Reputation: 254
Okay - I have a dilemma. So far my script converts page titles into categories. This is based on keywords, and when there is a match a certain score is added, I.e some words hold the value of 10, some only 1. This gets accumulated into a total score for each category.
[{15: [32, 'massages']}, {45: [12, 'hair-salon']}, {23,:[3, 'automotive service']}]
Index being the category id, first value the score second value the category.
In some instances this spans to over 10 category matches.
How can I filter this to only the top 60-75%
I.e clearly massages and hair salon are the most as they are well above automotive service. But how can this intelligence we use be programmed?
I was thinking stddev could help?
Edit
I am trying to filter out low scoring items e.g.
data = [{15: [32, 'massages']}, {45: [1, 'hair-salon']}, {23:[1, 'automotive service']}]]
Massages is the only high scoring item in this instance
data = [{15: [4, 'massages']}, {45: [2, 'hair-salon']}, {23:[1, 'automotive service']}]]
Stil massages
data = [{15: [10, 'massages']}, {45: [50, 'hair-salon']}, {23:[5, 'automotive service']}]]
Now hair-salon (as it is well above others)
So I need not take the first (N) objects, moreso, the first objects that are x higher then other numbers as a percentage or form of standard deviation.
So 50 is much higher then 10 and 5
10 is much higher then 3 or 2
However 9, 8 and 6 are much the same
Upvotes: 1
Views: 2729
Reputation: 19329
Here's a solution using heapq.nlargest()
import heapq
data = [{15: [32, 'massages']}, {45: [12, 'hair-salon']}, {23:[3, 'automotive service']}]
N = int(len(data) * 0.6 + 1)
print heapq.nlargest(N, data, key = lambda x: next(x.itervalues())[0])
This prints:
[{15: [32, 'massages']}, {45: [12, 'hair-salon']}]

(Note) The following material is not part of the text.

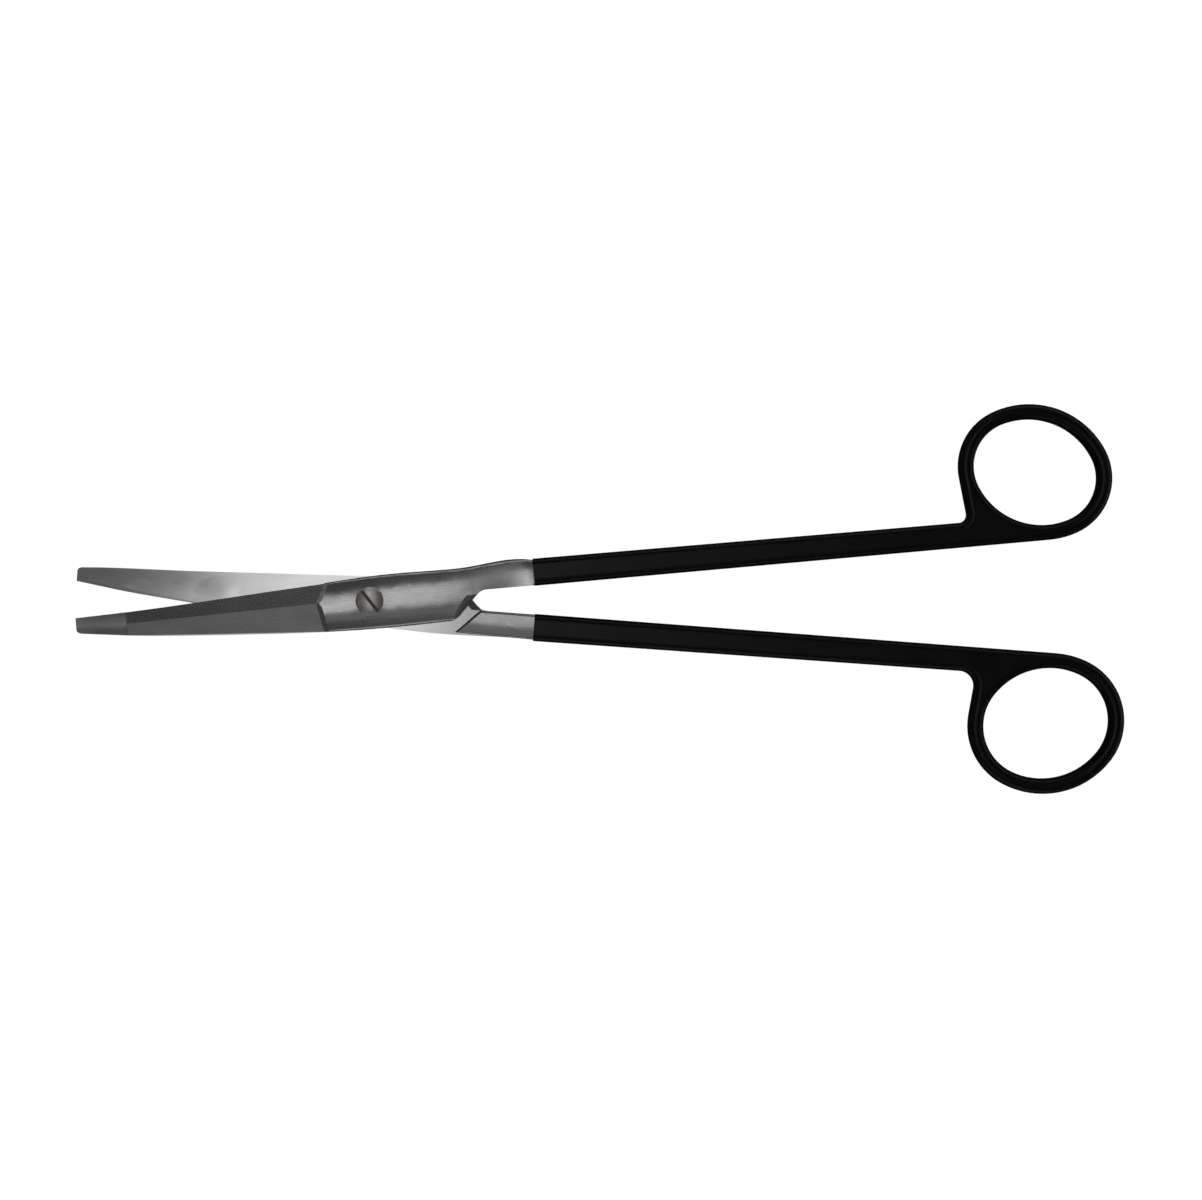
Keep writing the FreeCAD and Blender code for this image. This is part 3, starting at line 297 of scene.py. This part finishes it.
def makeFloor():
    bpy.ops.mesh.primitive_plane_add(size=floor["size"], location=(0, 0, floor["height"]))
    plane = bpy.context.object
    plane.name = "floor"
    material, tree, output = newMaterial("paleFloor")
    links = tree.links
    diffuse = addNode(tree, "ShaderNodeBsdfDiffuse")
    diffuse.inputs["Color"].default_value = (*floor["tone"], 1)
    glow = addNode(tree, "ShaderNodeEmission")
    links.new(mathNode(tree, "MULTIPLY", seenDirectly(tree), floor["glow"]), glow.inputs["Strength"])
    both = addNode(tree, "ShaderNodeAddShader")
    links.new(diffuse.outputs["BSDF"], both.inputs[0])
    links.new(glow.outputs["Emission"], both.inputs[1])
    links.new(both.outputs["Shader"], output.inputs["Surface"])
    plane.data.materials.append(material)


makeFloor()


# World: white where it is seen, grey as light

world = {
    "seen": 1.0,
    "light": 0.4,
}


def makeWorld():
    surround = bpy.data.worlds.new("surround")
    bpy.context.scene.world = surround
    surround.use_nodes = True
    tree = surround.node_tree
    tree.nodes.clear()
    output = addNode(tree, "ShaderNodeOutputWorld")
    background = addNode(tree, "ShaderNodeBackground")
    background.inputs["Color"].default_value = (1, 1, 1, 1)
    tree.links.new(mappedRange(tree, seenDirectly(tree), 0, 1, world["light"], world["seen"]),
                   background.inputs["Strength"])
    tree.links.new(background.outputs["Background"], output.inputs["Surface"])


makeWorld()


# Tent of flags: dark cloth, so that crowned steel falls off to dark at its edges, over a low pale band that
# lights the steel a little in low views; dark gaps in the band face the upper shoulder and the box end

tent = {
    "sides": 72,
    "rings": ((0.75, 0.03), (0.665, 0.28), (0.5, 1.0)),  # radius and height
    "darkGaps": ((105, 235), (290, 335)),  # degrees round from +X
    "cloths": {
        "darkCloth": ((0.05, 0.05, 0.055), 0.05),
        "paleCloth": ((0.5, 0.5, 0.5), 0.34),
    },
}


def glowingCloth(name, tone, glow):
    material, tree, output = newMaterial(name)
    diffuse = addNode(tree, "ShaderNodeBsdfDiffuse")
    diffuse.inputs["Color"].default_value = (*tone, 1)
    shine = addNode(tree, "ShaderNodeEmission")
    shine.inputs["Strength"].default_value = glow
    both = addNode(tree, "ShaderNodeAddShader")
    tree.links.new(diffuse.outputs["BSDF"], both.inputs[0])
    tree.links.new(shine.outputs["Emission"], both.inputs[1])
    tree.links.new(both.outputs["Shader"], output.inputs["Surface"])
    return material


def makeTent():
    mesh = bpy.data.meshes.new("tent")
    corners, faces, cloths = [], [], []
    count = tent["sides"]
    for radius, height in tent["rings"]:
        for index in range(count):
            angle = 2 * math.pi * index / count
            corners.append((radius * math.cos(angle), radius * math.sin(angle), height))
    for level in range(len(tent["rings"]) - 1):
        for index in range(count):
            following = (index + 1) % count
            low, high = level * count, (level + 1) * count
            faces.append((low + index, low + following, high + following, high + index))
            middle = 360 * (index + 0.5) / count
            gap = any(first < middle < last for first, last in tent["darkGaps"])
            cloths.append(0 if level > 0 or gap else 1)
    lid = (len(tent["rings"]) - 1) * count
    faces.append(tuple(range(lid, lid + count)))
    cloths.append(0)
    mesh.from_pydata(corners, [], faces)
    for name, (tone, glow) in tent["cloths"].items():
        mesh.materials.append(glowingCloth(name, tone, glow))
    for face, cloth in zip(mesh.polygons, cloths):
        face.material_index = cloth
    flags = bpy.data.objects.new("tent", mesh)
    bpy.context.scene.collection.objects.link(flags)
    flags.visible_camera = False


makeTent()


# Dark card under the object: only reflections see it, so the lower edges of the steel stay dark

card = {
    "width": 0.56,
    "depth": 0.34,
    "centre": (-0.02, 0),
    "height": -0.00005,
    "tone": (0.03, 0.03, 0.03),
    "glow": 0.02,
}


def makeCard():
    across, along = card["centre"]
    bpy.ops.mesh.primitive_plane_add(size=1, location=(across, along, card["height"]))
    plane = bpy.context.object
    plane.name = "card"
    plane.scale = (card["width"], card["depth"], 1)
    plane.data.materials.append(glowingCloth("cardCloth", card["tone"], card["glow"]))
    plane.visible_camera = False
    plane.visible_diffuse = False
    plane.visible_shadow = False


makeCard()
print("floor, world and flags made")


# Lamps: name, place, aim point, width along X, depth along Y, brightness of its face

lamps = {
    "softbox": ((-0.097, 0.09, 0.9), (-0.097, 0.09, 0), 0.110, 0.64, 1.5),
    "softboxLeft": ((-0.177, 0.08, 0.9), (-0.177, 0.08, 0), 0.05, 0.56, 0.2),
    "softboxRight": ((0.015, 0.08, 0.9), (0.015, 0.08, 0), 0.114, 0.62, 0.5),
    "tipPanel": ((-0.37, -0.02, 0.88), (-0.06, 0, 0), 0.16, 0.3, 0.13),
    "fill": ((-0.02, -0.3, 0.55), (0, 0, 0), 0.4, 0.13, 0.17),
}


def makeLamps():
    for name, (place, aim, width, depth, brightness) in lamps.items():
        data = bpy.data.lights.new(name, "AREA")
        data.shape = "RECTANGLE"
        data.size = width
        data.size_y = depth
        data.energy = brightness * math.pi * width * depth
        lamp = bpy.data.objects.new(name, data)
        bpy.context.scene.collection.objects.link(lamp)
        lamp.location = place
        direction = lamp.location.copy()
        direction.x, direction.y, direction.z = (a - p for a, p in zip(aim, place))
        lamp.rotation_euler = direction.to_track_quat("-Z", "Y").to_euler()
        lamp.visible_camera = False


makeLamps()


# Camera straight above, turned a touch as the photograph is

camera = {
    "height": 0.6,
    "subjectHeight": 0.003,
    "pictureWidth": 0.26095,
    "centre": (0.0500, 0.00022),
    "roll": 0.4,
    "sensor": 36.0,
}


def makeCamera():
    data = bpy.data.cameras.new("camera")
    data.sensor_fit = "HORIZONTAL"
    data.sensor_width = camera["sensor"]
    data.lens = camera["sensor"] * camera["height"] / camera["pictureWidth"]
    viewer = bpy.data.objects.new("camera", data)
    bpy.context.scene.collection.objects.link(viewer)
    turn = math.radians(camera["roll"])
    across, up = camera["centre"]
    viewer.location = (across * math.cos(turn) + up * math.sin(turn),
                       up * math.cos(turn) - across * math.sin(turn),
                       camera["height"] + camera["subjectHeight"])
    viewer.rotation_euler = (0, 0, -turn)
    bpy.context.scene.camera = viewer


makeCamera()
bpy.context.scene.view_settings.view_transform = "Standard"
print("lamps and camera placed")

Edit: If you want to eliminate "low scoring items" then you need to define exactly what you mean by "low scoring".
Here's some code which takes an entirely arbitrary definition of "low scoring": a score is low if it is more than one standard deviation below the maximum:
import math
data = [{15: [32, 'massages']}, {45: [1, 'hair-salon']}, {23:[3, 'automotive service']}]
scores = [score for d in data for cat,(score,name) in d.iteritems()]
score_mean = sum(scores) / float(len(scores))
score_stdev = math.sqrt(sum(abs(s - score_mean)**2 for s in scores) / float(len(scores)))
print [d for d in data if next(d.itervalues())[0] > (max(scores) - score_stdev)]
This prints:
[{15: [32, 'massages']}]
Upvotes: 6
Reputation: 56654
yourdata = [{15: [32, 'massages']}, {45: [12, 'hair-salon']}, {23:[3, 'automotive service']}]
# transfer your data into a more usable format
data = [(score,cat,name) for dat in yourdata for cat,(score,name) in dat.iteritems()]
# sort on descending score
data.sort(reverse=True)
# throw away the low-scoring items
data = data[:int(len(data)*0.6 + 1)]
returns
[(32, 15, 'massages'), (12, 45, 'hair-salon')]
(the two highest-scoring items)
Upvotes: 2